Stanley Epstein has a Master’s in Economics, which he earned with a dissertation on financial innovation, and a Bachelor’s in Accounting. He has had extensive experience in banking and IT specifically the operations, payments, RTGS and the operational risk aspects of banking in the UK, Europe, the USA, Australia and Southern Africa. His bank-operations, payments systems, operational risk, and clearing house experience is wide ranging and includes working closely with organizations such as UNCITRAL, Deutsche Bank and CHIPS in New York; APACS, British Bankers Association, CLS and Barclays Bank in London; Crédit Agricole in France; UBS and Credit Suisse in Switzerland, the central bank in the Netherlands; Alpha Bank in Greece; the central bank in Romania; the central bank in Kazakhstan; Bank Leumi and the central bank in Israel; the Standard Bank, Clearing Bankers Association; Bankserv and the central bank in South Africa and ANZ and Commonwealth Bank in Australia.

Commencing his career at the Standard Bank of South Africa he gained a thorough grounding in all aspects of banking ranging from the bank’s branch system, back-office payments processing. He was also closely involved in the development of electronic banking at the Standard Bank. At a banking industry level he was involved in the creation and development of STRATE (Central Securities Depository) in South Africa dealing with the dematerialization, clearing and settlement of all financial instruments in that country. He also served as Vice Chairman of the South African Clearing Bankers Association’s ERAG Group (an interbank payments/operations risk initiative established to identify and eliminate operational, legal and other risks in electronic payments) and later as Chairman of the Payments Association of South Africa Operational Risk Committee.

On leaving South Africa he joined Fundtech Corporation, a leading provider of financial technology based in the US.

Topic Background:

In “Sound Practices for the Management and Supervision of Operational Risk”, published in February 2003, the Basel Committee on Banking Supervision published a framework of principles for the industry and supervisors.

Since then, banks and supervisors have expanded their knowledge and experience in implementing operational risk management. Loss data collection, quantitative impact studies, and range of reviews covering governance, data and modeling have contributed to industry and regulatory knowledge.

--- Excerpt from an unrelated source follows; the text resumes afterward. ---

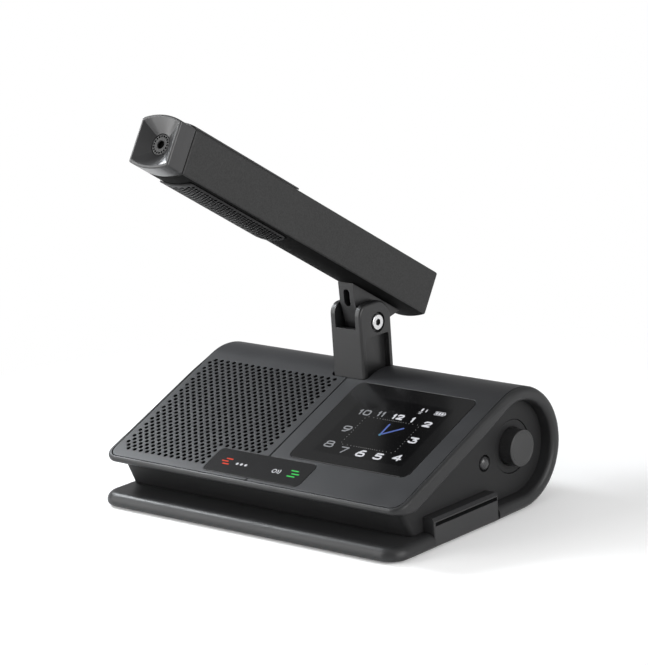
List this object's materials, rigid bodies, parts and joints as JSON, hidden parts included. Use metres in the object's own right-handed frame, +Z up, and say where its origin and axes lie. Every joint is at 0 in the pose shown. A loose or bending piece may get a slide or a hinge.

As a result of these changes, the BIS determined that the 2003 Sound Practices paper needed updating to reflect the operational risk management practices now in use. “Principles for the Sound Management of Operational Risk and the Role of Supervision” assimilates the evolution of sound practice, detailing eleven principles of sound operational risk management covering (1) governance, (2) risk management environment and (3) the role of disclosure. By publishing an updated paper, the BIS enhances the original sound practices framework with specific principles for the management of operational risk that are consistent with sound industry practice. This new document replaced the 2003 “Sound Practices” and became the document referenced in the Basel accords.